I don't think this is the only focus my notebooks, notebooks have been a key element in my art making practice since the beginning of my BA nearly 10 years ago now. And in those early days they were much more about me using them as a way to locate myself track my behavior and thoughts to understand really what it was that I am. Now some of the biggest questions I ask in these books are are (were) these books simply ways to make myself better and whether any of these things I found out (revelations) have much artistic merit in themselves?

Hey folks this sure sounds like sex and the city to me.

i guess something i have always wanted to put down somewere is all that i have learnt and discovered since making art if I don't make any more great art I don't mind, I do really like doing it and think there are things to be done more to be learnt, but maybe I just just don't have a niece. Or maybe I just don't have the talent fantastic. Once you leave art school you really need that semi continual boost to your ego that is some external source justify your art making.
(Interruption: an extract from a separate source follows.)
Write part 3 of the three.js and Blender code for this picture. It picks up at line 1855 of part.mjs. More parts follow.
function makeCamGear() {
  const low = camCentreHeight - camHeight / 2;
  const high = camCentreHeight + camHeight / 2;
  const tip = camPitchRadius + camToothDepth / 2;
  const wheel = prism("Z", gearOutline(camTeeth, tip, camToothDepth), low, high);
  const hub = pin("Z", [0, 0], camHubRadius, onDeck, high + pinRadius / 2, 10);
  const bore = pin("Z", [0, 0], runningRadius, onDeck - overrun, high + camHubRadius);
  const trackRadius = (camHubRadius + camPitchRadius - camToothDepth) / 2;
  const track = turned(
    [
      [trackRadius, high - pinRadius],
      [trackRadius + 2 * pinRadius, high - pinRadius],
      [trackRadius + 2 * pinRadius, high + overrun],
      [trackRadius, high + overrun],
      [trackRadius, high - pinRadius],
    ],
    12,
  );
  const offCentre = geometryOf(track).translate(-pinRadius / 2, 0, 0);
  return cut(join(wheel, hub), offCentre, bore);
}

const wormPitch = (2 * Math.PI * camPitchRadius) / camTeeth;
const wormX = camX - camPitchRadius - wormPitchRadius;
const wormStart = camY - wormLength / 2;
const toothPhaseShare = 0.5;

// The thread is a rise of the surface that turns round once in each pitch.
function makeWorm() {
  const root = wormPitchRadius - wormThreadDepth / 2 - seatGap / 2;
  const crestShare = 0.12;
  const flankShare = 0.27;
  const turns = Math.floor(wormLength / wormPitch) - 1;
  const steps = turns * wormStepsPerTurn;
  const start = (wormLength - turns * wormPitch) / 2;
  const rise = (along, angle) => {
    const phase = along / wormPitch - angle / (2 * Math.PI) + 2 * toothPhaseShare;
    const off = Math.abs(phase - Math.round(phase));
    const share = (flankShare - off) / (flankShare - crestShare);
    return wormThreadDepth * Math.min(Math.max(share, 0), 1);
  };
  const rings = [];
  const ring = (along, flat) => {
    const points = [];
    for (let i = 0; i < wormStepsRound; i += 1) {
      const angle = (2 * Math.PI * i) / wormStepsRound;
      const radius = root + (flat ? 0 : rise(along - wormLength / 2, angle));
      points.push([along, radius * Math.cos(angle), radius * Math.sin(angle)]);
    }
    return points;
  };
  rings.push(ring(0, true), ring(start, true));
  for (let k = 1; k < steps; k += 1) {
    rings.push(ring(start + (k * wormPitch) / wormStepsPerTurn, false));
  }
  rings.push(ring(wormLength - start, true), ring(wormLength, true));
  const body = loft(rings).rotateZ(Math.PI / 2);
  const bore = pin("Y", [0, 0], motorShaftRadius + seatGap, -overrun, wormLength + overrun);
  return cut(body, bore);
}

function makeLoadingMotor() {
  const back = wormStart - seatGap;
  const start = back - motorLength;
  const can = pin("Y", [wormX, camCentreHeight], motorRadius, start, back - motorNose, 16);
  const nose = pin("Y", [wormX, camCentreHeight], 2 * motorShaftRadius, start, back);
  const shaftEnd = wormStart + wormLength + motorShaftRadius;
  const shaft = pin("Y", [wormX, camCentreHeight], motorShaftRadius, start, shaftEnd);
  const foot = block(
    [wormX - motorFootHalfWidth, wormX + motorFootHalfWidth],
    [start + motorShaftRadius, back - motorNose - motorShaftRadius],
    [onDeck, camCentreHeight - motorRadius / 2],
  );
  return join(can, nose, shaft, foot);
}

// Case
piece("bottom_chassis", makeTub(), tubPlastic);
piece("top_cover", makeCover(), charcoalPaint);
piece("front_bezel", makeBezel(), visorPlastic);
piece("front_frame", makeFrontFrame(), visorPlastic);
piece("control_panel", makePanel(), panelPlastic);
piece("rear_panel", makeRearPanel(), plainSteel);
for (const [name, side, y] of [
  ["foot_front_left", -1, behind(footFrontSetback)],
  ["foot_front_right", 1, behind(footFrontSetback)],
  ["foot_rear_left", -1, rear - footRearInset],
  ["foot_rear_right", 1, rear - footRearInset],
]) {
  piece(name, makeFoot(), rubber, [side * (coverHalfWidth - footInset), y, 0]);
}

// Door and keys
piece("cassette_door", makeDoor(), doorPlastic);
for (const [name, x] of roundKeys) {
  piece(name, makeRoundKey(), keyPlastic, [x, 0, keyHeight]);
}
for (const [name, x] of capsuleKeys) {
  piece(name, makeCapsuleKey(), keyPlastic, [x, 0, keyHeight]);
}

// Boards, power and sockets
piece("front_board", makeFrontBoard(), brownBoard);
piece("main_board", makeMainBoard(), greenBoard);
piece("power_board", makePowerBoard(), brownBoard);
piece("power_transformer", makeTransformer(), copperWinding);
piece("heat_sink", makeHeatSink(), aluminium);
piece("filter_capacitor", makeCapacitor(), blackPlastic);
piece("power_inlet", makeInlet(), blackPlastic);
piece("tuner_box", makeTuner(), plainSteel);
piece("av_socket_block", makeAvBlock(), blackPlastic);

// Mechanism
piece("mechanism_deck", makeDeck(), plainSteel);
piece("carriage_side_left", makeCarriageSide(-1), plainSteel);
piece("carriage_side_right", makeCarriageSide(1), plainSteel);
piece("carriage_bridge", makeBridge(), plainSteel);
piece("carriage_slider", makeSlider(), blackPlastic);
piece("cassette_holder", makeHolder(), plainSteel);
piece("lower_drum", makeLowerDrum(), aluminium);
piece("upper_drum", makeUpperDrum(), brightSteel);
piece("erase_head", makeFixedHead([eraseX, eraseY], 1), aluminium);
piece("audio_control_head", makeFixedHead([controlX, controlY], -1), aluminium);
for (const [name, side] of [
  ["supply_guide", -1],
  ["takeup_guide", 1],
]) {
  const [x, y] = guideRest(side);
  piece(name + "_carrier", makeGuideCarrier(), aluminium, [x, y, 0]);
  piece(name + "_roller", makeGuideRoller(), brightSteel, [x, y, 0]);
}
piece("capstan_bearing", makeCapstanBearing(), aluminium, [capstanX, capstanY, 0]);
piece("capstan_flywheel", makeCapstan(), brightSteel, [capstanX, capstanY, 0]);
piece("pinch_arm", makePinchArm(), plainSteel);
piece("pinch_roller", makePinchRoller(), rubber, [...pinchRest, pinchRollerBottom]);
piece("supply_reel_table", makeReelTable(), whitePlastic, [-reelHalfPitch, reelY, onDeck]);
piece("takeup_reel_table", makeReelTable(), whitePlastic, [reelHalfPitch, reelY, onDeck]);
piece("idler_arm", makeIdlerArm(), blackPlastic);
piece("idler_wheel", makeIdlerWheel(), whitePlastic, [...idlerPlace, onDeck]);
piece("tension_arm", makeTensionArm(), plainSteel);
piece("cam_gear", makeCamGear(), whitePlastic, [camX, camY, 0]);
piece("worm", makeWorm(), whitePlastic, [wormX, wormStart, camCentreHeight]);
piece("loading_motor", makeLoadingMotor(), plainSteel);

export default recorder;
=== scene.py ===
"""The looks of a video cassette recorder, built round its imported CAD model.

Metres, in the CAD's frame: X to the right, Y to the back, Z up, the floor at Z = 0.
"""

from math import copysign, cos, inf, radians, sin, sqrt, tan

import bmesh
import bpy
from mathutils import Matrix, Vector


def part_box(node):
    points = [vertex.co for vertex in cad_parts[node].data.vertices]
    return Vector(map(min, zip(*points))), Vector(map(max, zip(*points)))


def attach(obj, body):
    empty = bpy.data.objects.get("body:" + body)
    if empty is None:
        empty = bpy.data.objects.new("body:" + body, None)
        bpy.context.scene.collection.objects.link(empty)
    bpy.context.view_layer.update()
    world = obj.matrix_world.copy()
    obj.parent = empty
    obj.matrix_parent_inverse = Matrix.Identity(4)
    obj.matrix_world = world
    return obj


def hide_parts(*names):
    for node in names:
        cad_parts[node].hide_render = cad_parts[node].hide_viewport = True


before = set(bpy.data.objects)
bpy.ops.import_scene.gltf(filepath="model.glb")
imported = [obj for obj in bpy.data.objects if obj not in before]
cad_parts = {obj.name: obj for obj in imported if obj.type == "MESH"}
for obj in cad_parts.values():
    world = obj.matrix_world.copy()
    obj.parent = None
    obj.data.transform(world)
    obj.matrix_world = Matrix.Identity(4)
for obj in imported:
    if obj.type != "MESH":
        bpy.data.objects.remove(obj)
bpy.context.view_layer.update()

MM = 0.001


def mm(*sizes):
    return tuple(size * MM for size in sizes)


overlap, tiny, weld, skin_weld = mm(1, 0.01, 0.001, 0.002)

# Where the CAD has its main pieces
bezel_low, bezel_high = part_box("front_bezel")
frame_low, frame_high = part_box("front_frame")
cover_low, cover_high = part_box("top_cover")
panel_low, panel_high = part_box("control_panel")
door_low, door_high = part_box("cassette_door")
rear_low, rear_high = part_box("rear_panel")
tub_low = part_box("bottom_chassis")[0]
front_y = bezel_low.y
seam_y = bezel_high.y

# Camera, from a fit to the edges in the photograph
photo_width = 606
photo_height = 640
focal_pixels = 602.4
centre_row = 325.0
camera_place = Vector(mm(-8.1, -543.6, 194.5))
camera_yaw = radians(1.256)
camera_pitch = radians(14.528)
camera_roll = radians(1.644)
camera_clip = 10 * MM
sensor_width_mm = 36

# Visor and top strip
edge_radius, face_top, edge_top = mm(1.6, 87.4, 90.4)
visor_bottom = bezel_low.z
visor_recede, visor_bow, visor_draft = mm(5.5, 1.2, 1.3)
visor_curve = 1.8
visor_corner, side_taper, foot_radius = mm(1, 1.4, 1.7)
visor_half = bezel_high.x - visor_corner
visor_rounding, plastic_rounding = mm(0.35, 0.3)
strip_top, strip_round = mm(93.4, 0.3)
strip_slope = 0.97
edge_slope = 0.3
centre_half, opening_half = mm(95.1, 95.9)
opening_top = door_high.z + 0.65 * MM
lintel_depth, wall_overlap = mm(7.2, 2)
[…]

I had a good day in the studio today completed or at least made a non light light box totem piece which I think is called end of things and did some more work on a painting which is the second of a series trying to make the painting as object like as possible and the object painted as false or false in a pictorial sense. A play between the two.


There is no project


after long and hard thinking , i have decided that :

There is no project

PROJECTS NON



i guess i began to think about this when i was in latvia and named this work

there is no project




the title was more in reference to several things going on at the time there on the residency , the organisers really wanted me to have a 'project' to work on " come on dai your a sculptor, dont just take pictures of these old soviet buildings". PROJECTS NON and also the title is referencial about the failure of the soviet 'project' and the crumbling buildings were a visible symbol of this.

so i am going to concentrate on work about no projects: END OF THINGS.